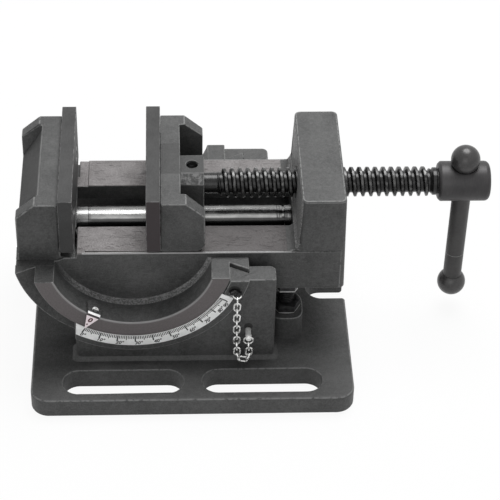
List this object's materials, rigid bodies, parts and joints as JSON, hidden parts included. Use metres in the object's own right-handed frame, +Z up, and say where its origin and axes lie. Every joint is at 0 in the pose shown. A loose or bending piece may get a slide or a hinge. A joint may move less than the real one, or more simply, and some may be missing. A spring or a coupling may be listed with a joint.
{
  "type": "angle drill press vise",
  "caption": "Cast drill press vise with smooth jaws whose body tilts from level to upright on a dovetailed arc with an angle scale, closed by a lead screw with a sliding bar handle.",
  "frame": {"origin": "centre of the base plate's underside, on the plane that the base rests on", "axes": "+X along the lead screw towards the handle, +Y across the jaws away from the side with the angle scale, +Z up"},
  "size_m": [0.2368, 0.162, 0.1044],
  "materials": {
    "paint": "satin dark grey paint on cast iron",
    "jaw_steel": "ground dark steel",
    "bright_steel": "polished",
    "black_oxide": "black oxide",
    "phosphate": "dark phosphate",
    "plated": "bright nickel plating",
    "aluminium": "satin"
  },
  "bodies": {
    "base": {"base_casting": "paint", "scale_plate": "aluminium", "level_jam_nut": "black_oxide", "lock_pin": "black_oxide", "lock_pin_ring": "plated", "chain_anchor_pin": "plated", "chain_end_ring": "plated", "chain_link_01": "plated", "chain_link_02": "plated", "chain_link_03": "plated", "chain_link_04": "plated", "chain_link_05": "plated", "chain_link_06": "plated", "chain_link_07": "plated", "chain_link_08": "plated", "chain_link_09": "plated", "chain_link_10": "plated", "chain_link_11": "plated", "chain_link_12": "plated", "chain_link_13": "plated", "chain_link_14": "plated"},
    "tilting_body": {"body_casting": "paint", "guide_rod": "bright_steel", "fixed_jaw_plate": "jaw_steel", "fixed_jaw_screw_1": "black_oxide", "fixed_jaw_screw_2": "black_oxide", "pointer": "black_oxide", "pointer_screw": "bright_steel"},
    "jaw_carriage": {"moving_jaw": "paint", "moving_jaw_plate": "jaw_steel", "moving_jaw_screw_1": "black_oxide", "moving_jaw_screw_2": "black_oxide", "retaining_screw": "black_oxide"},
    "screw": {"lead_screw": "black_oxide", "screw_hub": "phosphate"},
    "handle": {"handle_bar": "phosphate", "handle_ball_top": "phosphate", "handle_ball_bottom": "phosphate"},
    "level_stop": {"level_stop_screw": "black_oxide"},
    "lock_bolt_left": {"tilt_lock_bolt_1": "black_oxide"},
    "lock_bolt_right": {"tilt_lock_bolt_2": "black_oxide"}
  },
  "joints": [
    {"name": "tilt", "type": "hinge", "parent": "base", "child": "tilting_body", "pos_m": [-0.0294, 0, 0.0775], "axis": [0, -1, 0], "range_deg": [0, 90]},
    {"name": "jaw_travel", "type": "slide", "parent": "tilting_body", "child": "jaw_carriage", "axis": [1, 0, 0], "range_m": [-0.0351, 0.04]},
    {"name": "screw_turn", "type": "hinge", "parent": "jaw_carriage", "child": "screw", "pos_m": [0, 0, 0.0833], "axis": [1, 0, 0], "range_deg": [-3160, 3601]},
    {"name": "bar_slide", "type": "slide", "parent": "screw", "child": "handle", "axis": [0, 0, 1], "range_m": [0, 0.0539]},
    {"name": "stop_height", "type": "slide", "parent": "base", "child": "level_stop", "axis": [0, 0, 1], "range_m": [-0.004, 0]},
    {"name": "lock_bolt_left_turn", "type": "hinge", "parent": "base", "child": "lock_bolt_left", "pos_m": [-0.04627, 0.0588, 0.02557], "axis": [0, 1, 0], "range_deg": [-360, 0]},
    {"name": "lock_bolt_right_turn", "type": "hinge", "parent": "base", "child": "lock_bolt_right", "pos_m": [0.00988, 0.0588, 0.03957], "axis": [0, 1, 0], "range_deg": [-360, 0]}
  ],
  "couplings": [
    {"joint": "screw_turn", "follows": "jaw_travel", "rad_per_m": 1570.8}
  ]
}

### Stated exercise
Copy every line that includes the string "origin" from the material above.

### Answer to the task
List this object's materials, rigid bodies, parts and joints as JSON, hidden parts included. Use metres in the object's own right-handed frame, +Z up, and say where its origin and axes lie. Every joint is at 0 in the pose shown. A loose or bending piece may get a slide or a hinge. A joint may move less than the real one, or more simply, and some may be missing. A spring or a coupling may be listed with a joint.
  "frame": {"origin": "centre of the base plate's underside, on the plane that the base rests on", "axes": "+X along the lead screw towards the handle, +Y across the jaws away from the side with the angle scale, +Z up"},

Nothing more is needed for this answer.